As I lay on a bed in the waiting/recovery area of the colonoscopy suite I thought for the first time that clinical white walls, ceiling, floors and curtains are pretty ugly and depressing. Then my mind kicked in and I overrode those silly thoughts with the fact that clinical areas need excellent lighting and light coloured surfaces to ensure high level cleaning can be achieved easily.
Just before my procedure I met the anæsthetist who inserted a cannula into a vein on the back of my dominant hand. I was then wheeled into the theatre and placed onto my left side. The anæsthetist connected the bung to a line and injected the propofol. I felt a tightness in my chest and a warmth throughout my body and some prickling in my chest and then I remember waking up with a sore throat and a sore arse. Apparently I vomited a little in the procedure and my GE had some difficulty inserting the colonoscope. By the time I had woken up and wasn’t feeling groggy I could read the preliminary report which revealed my GE had seen my cæcum and on withdrawing the colonoscope he saw half a dozen polyps in my rectum as well as moderately severe hæmorrhoids. He used jumbo forceps to remove the polyps which were referred to an anatomical pathologist for histopathological examination. I also notice the vein the cannula was in had been pranged which would mean about ten days of a multicoloured hand.
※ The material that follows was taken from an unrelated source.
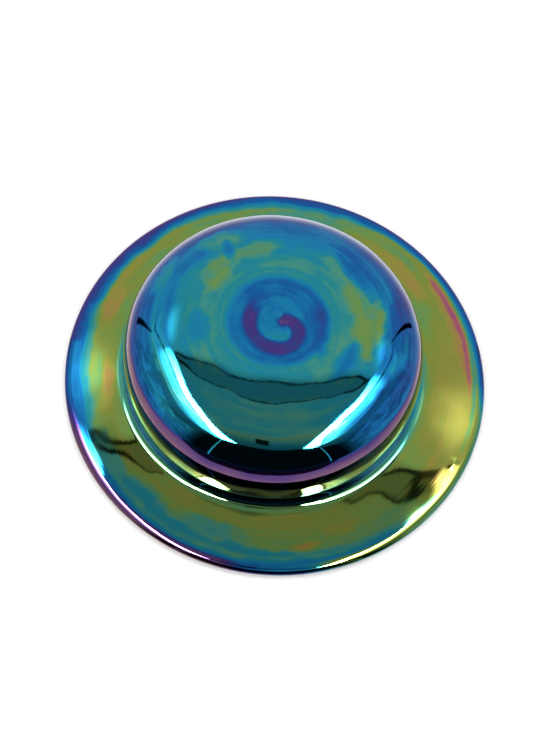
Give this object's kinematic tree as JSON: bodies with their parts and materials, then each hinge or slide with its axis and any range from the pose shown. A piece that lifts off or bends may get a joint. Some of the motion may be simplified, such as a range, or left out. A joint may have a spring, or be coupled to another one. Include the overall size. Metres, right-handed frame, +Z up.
{
  "type": "art glass bowl",
  "caption": "Round blown glass bowl with a deep straight-sided well and a wide flat rim, dark glass under an iridised lustre, resting upside down on its rim.",
  "frame": {"origin": "centre of the rim's circle, on the plane that the resting land of the lip touches", "axes": "+Z up along the rim's axis, from the rim towards the crown of the well; the well leans 2.9 mm towards -X"},
  "size_m": [0.25, 0.25, 0.0595],
  "materials": {
    "dark_glass": "fire-polished, opaque black-amethyst glass",
    "outer_lustre": "glossy iridised lustre, blue-green to olive gold with purple bands",
    "inner_lustre": "glossy iridised lustre, purple to blue-green"
  },
  "bodies": {
    "root": {"glass_wall": "dark_glass", "outer_lustre_skin": "outer_lustre", "inner_lustre_skin": "inner_lustre"}
  },
  "joints": []
}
On the Friday morning in the mail I received my results. No dysplasia and no malignancy. I don’t have bowel carcinoma. Happy days!
Given my boss, the Chief Medical Officer of Australia, had sent me the invitation to participate in the screening program by collecting a specimen for faecal occult blood testing I contacted him with the good news. I wonder how many departmental staff contact him about the letter they receive. Yeah…I know I’m a smart arse. On the subject of arses, it took a few days for the pain to abate but I was able to eat normally on the night of the procedure.
I’m grateful to the Australian Government for screening program which I know saves lives. I don’t say that because (in full disclosure) I work for the Australian Government Department of Health, I say that because it is true.
If you’re Australian or an Australian resident and you receive a letter from the CMO of the day advising you to collect specimens for testing I highly recommend you heed the advice. A negative faecal occult blood test has a very high negative predictive value which means the likelihood of you having a malignancy despite a nonreactive result is incredibly small. The program is very sophisticated with very dedicated government officials running it, highly qualified medical laboratory scientists and pathologists performing the testing and a group of highly esteemed medical experts providing advice to the government. If you have a reactive FOBT result, then you can rest easy in the knowledge that the Australian healthcare system is second to none and under our universal health insurance scheme your out of pocket expenses are small when compared with comparable care in other highly developed countries.
We have a good government. It’s good to know our government wants to prevent bowel carcinoma and protect the lives of all Australians.